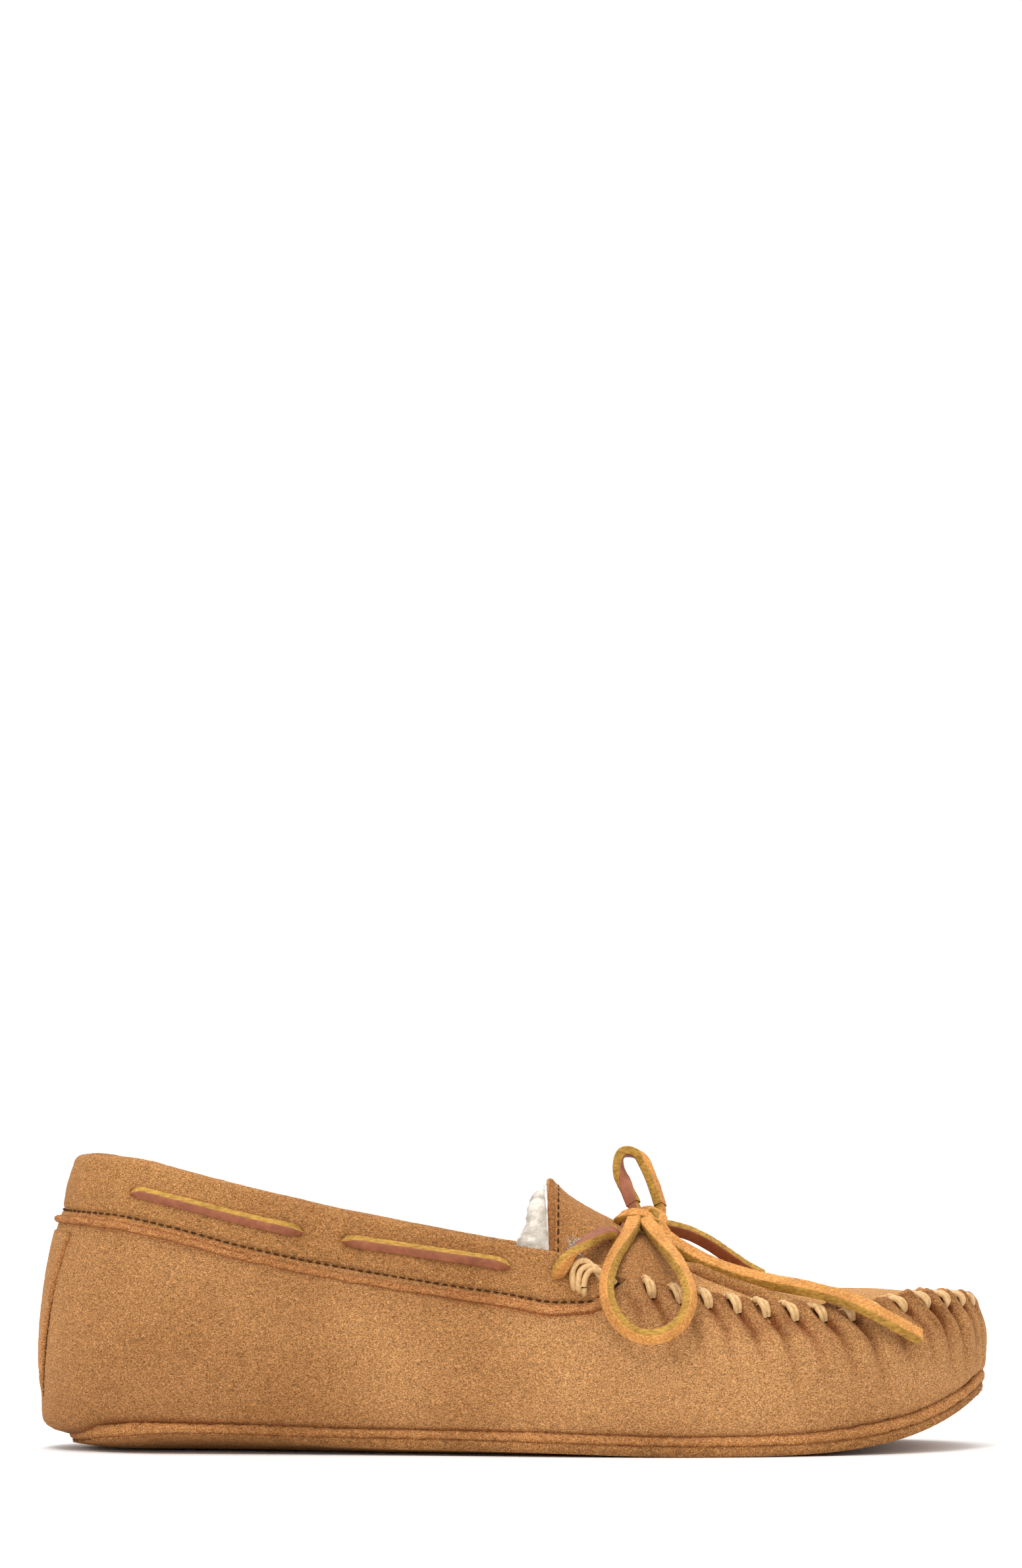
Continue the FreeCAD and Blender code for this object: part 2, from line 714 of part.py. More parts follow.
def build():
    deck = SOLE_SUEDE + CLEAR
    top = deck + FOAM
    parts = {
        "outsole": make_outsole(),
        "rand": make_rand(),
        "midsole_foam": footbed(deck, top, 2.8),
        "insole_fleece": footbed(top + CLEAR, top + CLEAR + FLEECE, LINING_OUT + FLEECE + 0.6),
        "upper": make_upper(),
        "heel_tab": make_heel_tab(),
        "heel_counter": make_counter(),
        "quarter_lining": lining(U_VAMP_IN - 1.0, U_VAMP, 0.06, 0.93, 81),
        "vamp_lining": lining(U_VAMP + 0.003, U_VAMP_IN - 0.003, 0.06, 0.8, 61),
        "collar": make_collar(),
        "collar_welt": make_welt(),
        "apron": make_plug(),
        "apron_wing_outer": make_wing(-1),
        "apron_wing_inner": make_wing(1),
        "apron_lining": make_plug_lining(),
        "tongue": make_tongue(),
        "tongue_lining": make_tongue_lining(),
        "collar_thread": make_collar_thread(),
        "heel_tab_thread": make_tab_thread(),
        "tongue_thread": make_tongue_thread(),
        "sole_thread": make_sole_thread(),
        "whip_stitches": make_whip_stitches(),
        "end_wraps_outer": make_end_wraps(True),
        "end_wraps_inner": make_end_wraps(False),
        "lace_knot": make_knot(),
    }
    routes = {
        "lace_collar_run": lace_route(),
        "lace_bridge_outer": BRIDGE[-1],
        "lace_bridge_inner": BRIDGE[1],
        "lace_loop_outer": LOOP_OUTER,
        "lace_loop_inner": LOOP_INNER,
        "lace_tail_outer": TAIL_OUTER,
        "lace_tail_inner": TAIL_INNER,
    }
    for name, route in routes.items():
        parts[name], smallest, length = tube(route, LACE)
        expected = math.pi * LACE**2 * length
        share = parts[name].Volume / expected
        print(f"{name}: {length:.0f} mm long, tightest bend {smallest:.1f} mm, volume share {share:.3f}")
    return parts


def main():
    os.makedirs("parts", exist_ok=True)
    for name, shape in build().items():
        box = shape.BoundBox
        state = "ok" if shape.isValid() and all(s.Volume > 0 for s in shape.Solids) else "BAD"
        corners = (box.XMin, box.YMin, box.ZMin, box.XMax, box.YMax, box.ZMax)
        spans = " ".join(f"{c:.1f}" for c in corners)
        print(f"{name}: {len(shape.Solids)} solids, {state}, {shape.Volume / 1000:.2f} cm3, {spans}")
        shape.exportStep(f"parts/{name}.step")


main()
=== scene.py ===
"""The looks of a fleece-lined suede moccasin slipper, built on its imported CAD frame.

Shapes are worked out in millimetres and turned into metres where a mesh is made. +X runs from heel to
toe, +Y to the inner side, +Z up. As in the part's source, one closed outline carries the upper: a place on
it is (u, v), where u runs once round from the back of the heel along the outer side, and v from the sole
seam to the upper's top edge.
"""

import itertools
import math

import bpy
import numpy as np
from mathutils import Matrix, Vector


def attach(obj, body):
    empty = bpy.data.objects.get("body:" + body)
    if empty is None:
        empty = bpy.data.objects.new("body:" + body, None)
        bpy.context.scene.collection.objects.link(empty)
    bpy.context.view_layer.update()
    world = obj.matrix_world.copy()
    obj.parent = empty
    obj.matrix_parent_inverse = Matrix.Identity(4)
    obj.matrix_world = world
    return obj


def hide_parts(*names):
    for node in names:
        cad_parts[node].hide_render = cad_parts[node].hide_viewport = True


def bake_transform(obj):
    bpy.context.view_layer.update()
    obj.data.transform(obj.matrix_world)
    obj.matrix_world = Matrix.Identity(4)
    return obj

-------

**PROMPT**
Begin at the line containing "mm long, tightest", end at the line containing "obj.matrix_world = Matrix.Identity(4)", and reproduce every line in that range exactly, both ends included.

**TASK SOLUTION**
        print(f"{name}: {length:.0f} mm long, tightest bend {smallest:.1f} mm, volume share {share:.3f}")
    return parts


def main():
    os.makedirs("parts", exist_ok=True)
    for name, shape in build().items():
        box = shape.BoundBox
        state = "ok" if shape.isValid() and all(s.Volume > 0 for s in shape.Solids) else "BAD"
        corners = (box.XMin, box.YMin, box.ZMin, box.XMax, box.YMax, box.ZMax)
        spans = " ".join(f"{c:.1f}" for c in corners)
        print(f"{name}: {len(shape.Solids)} solids, {state}, {shape.Volume / 1000:.2f} cm3, {spans}")
        shape.exportStep(f"parts/{name}.step")


main()
=== scene.py ===
"""The looks of a fleece-lined suede moccasin slipper, built on its imported CAD frame.

Shapes are worked out in millimetres and turned into metres where a mesh is made. +X runs from heel to
toe, +Y to the inner side, +Z up. As in the part's source, one closed outline carries the upper: a place on
it is (u, v), where u runs once round from the back of the heel along the outer side, and v from the sole
seam to the upper's top edge.
"""

import itertools
import math

import bpy
import numpy as np
from mathutils import Matrix, Vector


def attach(obj, body):
    empty = bpy.data.objects.get("body:" + body)
    if empty is None:
        empty = bpy.data.objects.new("body:" + body, None)
        bpy.context.scene.collection.objects.link(empty)
    bpy.context.view_layer.update()
    world = obj.matrix_world.copy()
    obj.parent = empty
    obj.matrix_parent_inverse = Matrix.Identity(4)
    obj.matrix_world = world
    return obj


def hide_parts(*names):
    for node in names:
        cad_parts[node].hide_render = cad_parts[node].hide_viewport = True


def bake_transform(obj):
    bpy.context.view_layer.update()
    obj.data.transform(obj.matrix_world)
    obj.matrix_world = Matrix.Identity(4)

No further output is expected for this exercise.